What is required: For each line in the data below that holds "this", return a copy.
+-------+
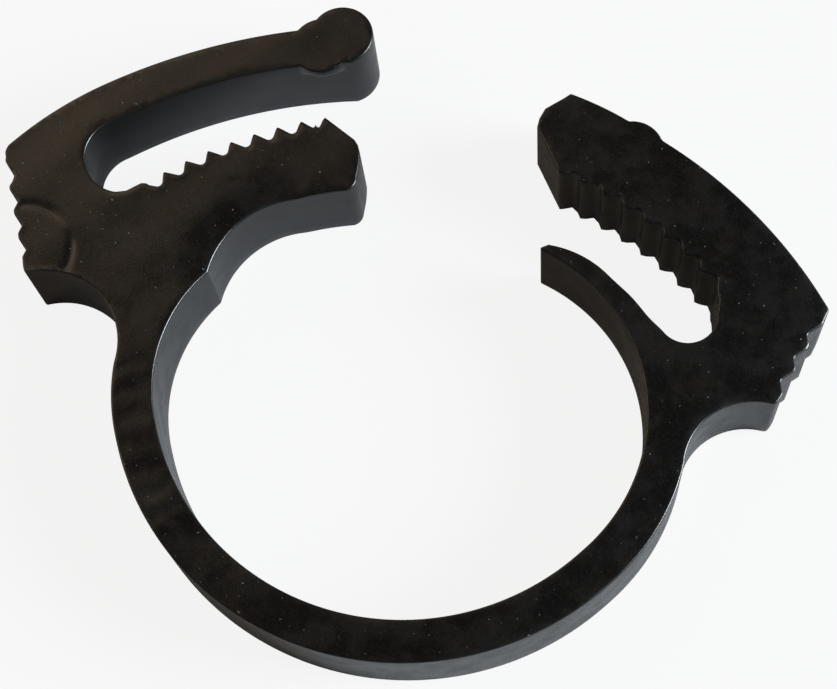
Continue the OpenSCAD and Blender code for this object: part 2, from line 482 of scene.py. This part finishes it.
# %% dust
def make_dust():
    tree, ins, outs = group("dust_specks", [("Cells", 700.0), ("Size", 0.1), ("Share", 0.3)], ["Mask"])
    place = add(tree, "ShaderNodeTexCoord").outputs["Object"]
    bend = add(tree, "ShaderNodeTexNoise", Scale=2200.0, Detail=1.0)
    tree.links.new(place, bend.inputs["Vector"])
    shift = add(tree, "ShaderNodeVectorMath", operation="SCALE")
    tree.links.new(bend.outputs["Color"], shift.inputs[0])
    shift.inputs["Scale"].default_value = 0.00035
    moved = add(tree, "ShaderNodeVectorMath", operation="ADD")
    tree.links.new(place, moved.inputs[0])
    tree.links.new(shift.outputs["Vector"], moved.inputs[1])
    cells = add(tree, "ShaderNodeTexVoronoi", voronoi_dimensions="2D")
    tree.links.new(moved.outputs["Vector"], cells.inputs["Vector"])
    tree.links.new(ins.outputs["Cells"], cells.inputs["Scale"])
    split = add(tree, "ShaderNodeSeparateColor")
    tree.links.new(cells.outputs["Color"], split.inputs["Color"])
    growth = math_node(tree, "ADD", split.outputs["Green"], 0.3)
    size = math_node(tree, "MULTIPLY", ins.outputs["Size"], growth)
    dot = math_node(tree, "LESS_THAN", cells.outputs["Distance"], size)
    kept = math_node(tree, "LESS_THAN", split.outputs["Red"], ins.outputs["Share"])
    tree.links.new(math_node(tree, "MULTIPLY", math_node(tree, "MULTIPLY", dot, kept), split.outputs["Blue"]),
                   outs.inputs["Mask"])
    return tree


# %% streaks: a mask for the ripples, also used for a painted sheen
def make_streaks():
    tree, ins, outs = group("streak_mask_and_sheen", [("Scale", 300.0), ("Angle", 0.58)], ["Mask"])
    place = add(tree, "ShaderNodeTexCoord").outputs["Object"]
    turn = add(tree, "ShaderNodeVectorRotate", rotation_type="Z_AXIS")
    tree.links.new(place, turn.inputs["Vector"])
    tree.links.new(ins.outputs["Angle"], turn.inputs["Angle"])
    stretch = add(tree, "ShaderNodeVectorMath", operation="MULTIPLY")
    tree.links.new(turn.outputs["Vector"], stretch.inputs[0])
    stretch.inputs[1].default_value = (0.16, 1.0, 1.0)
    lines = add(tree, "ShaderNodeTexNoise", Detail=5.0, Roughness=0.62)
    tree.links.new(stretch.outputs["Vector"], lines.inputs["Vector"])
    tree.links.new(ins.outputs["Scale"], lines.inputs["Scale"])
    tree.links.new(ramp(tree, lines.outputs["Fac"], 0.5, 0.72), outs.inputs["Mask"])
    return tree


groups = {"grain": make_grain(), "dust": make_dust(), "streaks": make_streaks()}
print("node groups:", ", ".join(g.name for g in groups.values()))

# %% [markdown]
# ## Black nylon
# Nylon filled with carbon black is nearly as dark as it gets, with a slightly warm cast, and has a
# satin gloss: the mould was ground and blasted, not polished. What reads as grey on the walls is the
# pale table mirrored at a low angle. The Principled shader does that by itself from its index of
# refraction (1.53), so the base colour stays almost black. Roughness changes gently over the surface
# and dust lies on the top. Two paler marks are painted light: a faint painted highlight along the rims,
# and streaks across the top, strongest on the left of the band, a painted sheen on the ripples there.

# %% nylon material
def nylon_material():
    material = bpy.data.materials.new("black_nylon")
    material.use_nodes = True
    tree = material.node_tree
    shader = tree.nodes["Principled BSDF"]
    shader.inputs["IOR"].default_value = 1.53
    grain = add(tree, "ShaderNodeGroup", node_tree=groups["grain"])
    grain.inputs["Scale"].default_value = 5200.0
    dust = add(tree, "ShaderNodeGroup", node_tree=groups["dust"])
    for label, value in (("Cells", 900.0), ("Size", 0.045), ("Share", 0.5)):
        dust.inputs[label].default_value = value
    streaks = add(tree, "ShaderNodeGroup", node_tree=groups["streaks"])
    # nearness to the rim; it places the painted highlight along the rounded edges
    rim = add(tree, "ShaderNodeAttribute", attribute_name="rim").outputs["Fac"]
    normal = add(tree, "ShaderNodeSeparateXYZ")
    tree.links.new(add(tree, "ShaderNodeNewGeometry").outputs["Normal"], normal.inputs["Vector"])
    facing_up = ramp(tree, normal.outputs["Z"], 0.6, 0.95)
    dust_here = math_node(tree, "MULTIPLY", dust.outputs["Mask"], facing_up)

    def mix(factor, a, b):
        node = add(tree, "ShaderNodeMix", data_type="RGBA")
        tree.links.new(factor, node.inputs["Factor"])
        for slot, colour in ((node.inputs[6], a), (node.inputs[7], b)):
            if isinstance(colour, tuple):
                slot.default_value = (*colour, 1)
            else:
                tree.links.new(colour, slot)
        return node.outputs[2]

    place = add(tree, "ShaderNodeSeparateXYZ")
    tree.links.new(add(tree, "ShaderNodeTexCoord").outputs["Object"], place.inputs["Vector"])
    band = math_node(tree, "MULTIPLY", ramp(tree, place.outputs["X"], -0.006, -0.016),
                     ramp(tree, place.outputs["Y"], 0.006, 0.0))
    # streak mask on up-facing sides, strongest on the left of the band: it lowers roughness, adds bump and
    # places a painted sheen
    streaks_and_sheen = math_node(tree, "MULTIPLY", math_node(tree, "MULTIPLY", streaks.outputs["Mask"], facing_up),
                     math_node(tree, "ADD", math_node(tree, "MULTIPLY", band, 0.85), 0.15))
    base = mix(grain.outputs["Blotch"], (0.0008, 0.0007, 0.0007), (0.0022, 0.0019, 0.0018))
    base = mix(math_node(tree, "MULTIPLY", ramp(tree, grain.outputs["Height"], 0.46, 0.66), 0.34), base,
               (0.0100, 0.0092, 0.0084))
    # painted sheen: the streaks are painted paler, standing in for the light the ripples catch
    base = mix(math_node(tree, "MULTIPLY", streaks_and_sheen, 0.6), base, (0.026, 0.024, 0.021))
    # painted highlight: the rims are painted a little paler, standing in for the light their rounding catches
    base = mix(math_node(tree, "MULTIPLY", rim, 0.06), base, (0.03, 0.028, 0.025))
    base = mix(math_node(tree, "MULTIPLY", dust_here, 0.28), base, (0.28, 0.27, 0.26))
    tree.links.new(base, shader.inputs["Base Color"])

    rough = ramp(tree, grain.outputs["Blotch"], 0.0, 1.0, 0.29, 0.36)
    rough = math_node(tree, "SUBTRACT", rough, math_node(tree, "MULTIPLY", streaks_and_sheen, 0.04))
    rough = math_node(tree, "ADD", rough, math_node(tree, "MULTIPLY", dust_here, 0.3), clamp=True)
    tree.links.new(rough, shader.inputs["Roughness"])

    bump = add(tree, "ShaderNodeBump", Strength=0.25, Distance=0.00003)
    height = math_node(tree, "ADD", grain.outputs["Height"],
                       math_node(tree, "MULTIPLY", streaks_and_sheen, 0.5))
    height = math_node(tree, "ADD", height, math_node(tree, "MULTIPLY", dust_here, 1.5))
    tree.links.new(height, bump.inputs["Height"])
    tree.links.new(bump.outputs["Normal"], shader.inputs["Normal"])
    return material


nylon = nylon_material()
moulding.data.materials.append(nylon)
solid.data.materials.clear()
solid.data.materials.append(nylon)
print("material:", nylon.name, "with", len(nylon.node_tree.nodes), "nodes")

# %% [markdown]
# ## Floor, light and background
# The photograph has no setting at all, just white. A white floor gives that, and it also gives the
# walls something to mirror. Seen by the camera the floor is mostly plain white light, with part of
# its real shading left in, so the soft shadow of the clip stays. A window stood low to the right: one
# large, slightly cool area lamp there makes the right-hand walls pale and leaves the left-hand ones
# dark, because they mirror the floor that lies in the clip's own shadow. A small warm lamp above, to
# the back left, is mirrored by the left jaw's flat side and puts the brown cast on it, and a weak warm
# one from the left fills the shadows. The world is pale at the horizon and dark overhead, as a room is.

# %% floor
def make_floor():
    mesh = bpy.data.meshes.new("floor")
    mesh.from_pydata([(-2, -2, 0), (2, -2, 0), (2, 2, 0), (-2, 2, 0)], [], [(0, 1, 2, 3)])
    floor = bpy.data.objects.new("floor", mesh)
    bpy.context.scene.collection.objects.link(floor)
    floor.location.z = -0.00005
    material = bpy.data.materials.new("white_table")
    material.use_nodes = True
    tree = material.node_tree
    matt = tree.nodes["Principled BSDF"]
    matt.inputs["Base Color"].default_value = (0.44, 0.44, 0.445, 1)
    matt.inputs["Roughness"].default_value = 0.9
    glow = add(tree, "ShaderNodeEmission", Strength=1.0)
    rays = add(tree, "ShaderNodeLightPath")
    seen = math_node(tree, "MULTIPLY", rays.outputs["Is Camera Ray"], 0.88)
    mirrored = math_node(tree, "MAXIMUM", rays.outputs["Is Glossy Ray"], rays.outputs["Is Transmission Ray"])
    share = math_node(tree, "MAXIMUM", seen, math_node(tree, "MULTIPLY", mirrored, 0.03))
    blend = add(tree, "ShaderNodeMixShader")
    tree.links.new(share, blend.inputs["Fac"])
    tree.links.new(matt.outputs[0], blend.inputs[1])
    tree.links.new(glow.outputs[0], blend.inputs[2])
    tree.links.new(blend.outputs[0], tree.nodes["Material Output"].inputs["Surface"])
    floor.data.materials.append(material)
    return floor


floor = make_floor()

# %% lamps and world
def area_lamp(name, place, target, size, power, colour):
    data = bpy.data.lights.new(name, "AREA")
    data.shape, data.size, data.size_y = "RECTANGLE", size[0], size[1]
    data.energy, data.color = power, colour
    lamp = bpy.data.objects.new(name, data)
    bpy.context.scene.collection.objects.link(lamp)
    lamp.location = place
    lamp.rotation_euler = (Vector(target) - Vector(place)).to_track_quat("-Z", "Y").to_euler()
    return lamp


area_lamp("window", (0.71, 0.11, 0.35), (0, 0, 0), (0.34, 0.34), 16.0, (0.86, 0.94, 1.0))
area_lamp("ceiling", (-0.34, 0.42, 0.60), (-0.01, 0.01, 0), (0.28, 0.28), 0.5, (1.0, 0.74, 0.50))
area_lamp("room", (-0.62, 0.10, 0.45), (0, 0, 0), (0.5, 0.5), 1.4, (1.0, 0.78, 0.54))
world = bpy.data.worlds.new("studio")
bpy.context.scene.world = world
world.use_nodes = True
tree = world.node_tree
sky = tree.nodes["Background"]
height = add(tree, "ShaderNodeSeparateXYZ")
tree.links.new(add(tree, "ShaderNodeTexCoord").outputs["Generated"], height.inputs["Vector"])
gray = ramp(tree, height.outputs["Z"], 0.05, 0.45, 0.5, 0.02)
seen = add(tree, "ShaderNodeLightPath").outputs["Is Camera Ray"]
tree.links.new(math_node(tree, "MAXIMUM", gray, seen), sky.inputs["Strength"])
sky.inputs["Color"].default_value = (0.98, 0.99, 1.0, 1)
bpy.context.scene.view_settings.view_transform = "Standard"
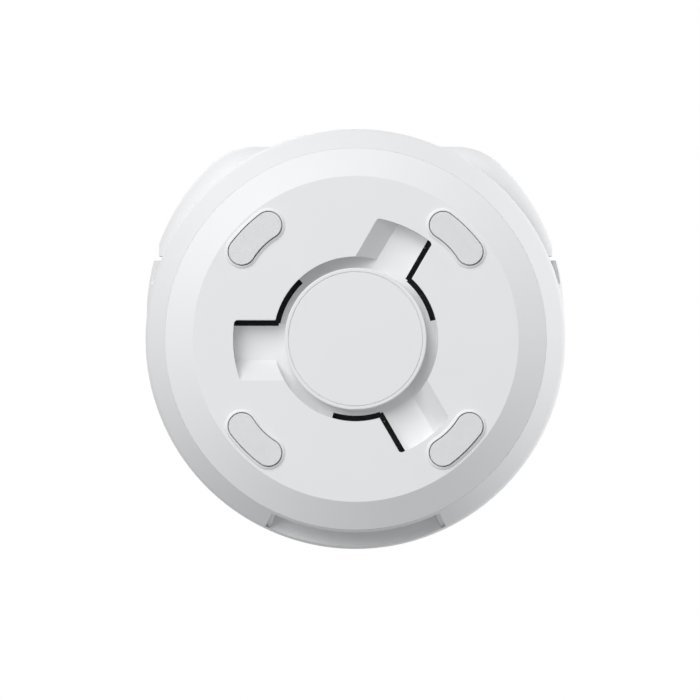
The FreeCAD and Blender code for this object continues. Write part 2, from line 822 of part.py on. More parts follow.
+-------+
Solved exercise:
Continue the OpenSCAD and Blender code for this object: part 2, from line 482 of scene.py. This part finishes it.
The FreeCAD and Blender code for this object continues. Write part 2, from line 822 of part.py on. More parts follow.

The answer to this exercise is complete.